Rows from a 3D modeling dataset
%%

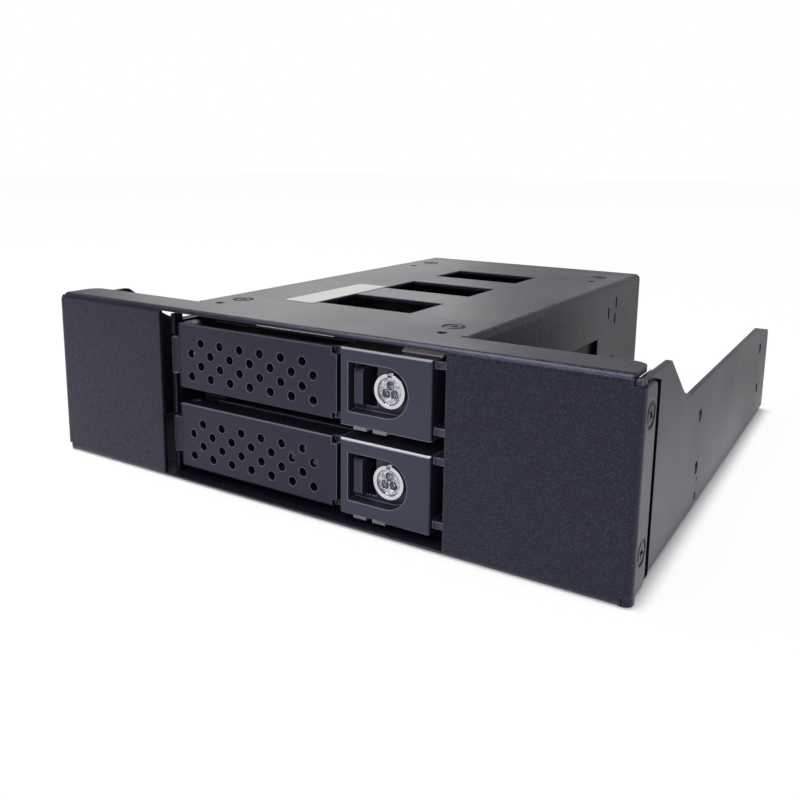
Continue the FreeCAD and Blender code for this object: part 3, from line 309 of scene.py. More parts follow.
def finish(name, colour, roughness, metallic=0.0, tone=0.10, patch=0.03, edge_radius=0.0003,
           edge_wear_and_highlight=None, edge_share=0.0, painted_highlight=None, grain_size=0.0004, grain_depth=0.00001,
           stretch=(1, 1, 1), fleck=None, fleck_share=0.0, fleck_size=0.0004, fleck_dot=0.32,
           fleck_even=False, dusty=0.0, rough_change=0.08, specular=0.5, tint=None,
           transmission=0.0, ior=1.5):
    """A material. Lengths are in metres; tone, the shares and dusty run from 0 to 1."""
    material = bpy.data.materials.new(name)
    material.use_nodes = True
    tree = material.node_tree
    tree.nodes.clear()
    out = add(tree, "ShaderNodeOutputMaterial", (1500, 0))
    shader = add(tree, "ShaderNodeBsdfPrincipled", (1200, 0), Metallic=metallic, IOR=ior,
                 Specular_IOR_Level=specular, Transmission_Weight=transmission)
    if tint:
        shader.inputs["Specular Tint"].default_value = tint
    place = add(tree, "ShaderNodeTexCoord", (-900, 0))
    broad = add(tree, "ShaderNodeTexNoise", (-650, 0), Scale=1.0 / patch, Detail=4.0)
    spread = ramp(tree, (-400, 0), *NOISE_SPAN, 1.0 - tone, 1.0 + tone)
    base = add(tree, "ShaderNodeRGB", (-400, 250))
    base.outputs[0].default_value = colour
    toned = add(tree, "ShaderNodeVectorMath", (-150, 150), operation="SCALE")
    wire(tree, (place, "Object", broad, "Vector"), (broad, "Fac", spread, "Value"),
         (base, "Color", toned, 0), (spread, "Result", toned, "Scale"))
    last = toned.outputs["Vector"]

    def layer(mask, over, at):
        """Mixes one more colour over the last by a mask."""
        mix = add(tree, "ShaderNodeMix", at, data_type="RGBA", in7=over)
        tree.links.new(mask, mix.inputs[0])
        tree.links.new(last, mix.inputs[6])
        return mix.outputs[2]

    if fleck:
        specks = add(tree, "ShaderNodeGroup", (-150, -150), node_tree=flakes, Size=fleck_size,
                     Share=fleck_share, Dot=fleck_dot)
        last = layer(specks.outputs["Mask" if fleck_even else "Faint"], fleck, (100, 150))
    edges = add(tree, "ShaderNodeGroup", (100, -250), node_tree=soft_edges, Radius=edge_radius,
                Reach=edge_share)
    # a lighter colour on every edge: partly wear, partly a painted highlight line
    if edge_wear_and_highlight:
        last = layer(edges.outputs["Edge"], edge_wear_and_highlight, (350, 150))
    # a light colour on round edges that face up and to the front: a painted highlight
    if painted_highlight:
        last = layer(edges.outputs["Painted Highlight"], painted_highlight, (480, 150))
    if dusty:
        fall = add(tree, "ShaderNodeGroup", (350, -100), node_tree=dust, Amount=dusty)
        last = layer(fall.outputs["Mask"], DUST_GREY, (600, 150))
    skin = add(tree, "ShaderNodeGroup", (600, -350), node_tree=grain, Size=grain_size,
               Depth=grain_depth, Stretch=stretch)
    rough = ramp(tree, (900, -150), *NOISE_SPAN, max(0.02, roughness - rough_change),
                 min(1.0, roughness + rough_change))
    wire(tree, (edges, "Normal", skin, "Normal"), (skin, "Normal", shader, "Normal"),
         (broad, "Fac", rough, "Value"), (rough, "Result", shader, "Roughness"),
         (shader, "BSDF", out, "Surface"))
    tree.links.new(last, shader.inputs["Base Color"])
    return material


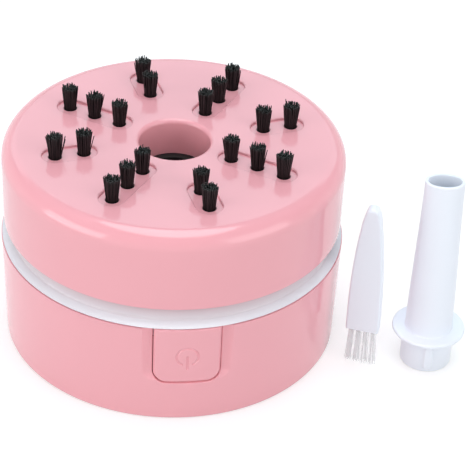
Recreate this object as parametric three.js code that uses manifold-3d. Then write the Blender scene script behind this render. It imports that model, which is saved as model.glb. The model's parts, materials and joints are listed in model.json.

%%

**Exercise:**
Copy all lines from the material that contain "code".

**Answer for the task:**
Continue the FreeCAD and Blender code for this object: part 3, from line 309 of scene.py. More parts follow.
Recreate this object as parametric three.js code that uses manifold-3d. Then write the Blender scene script behind this render. It imports that model, which is saved as model.glb. The model's parts, materials and joints are listed in model.json.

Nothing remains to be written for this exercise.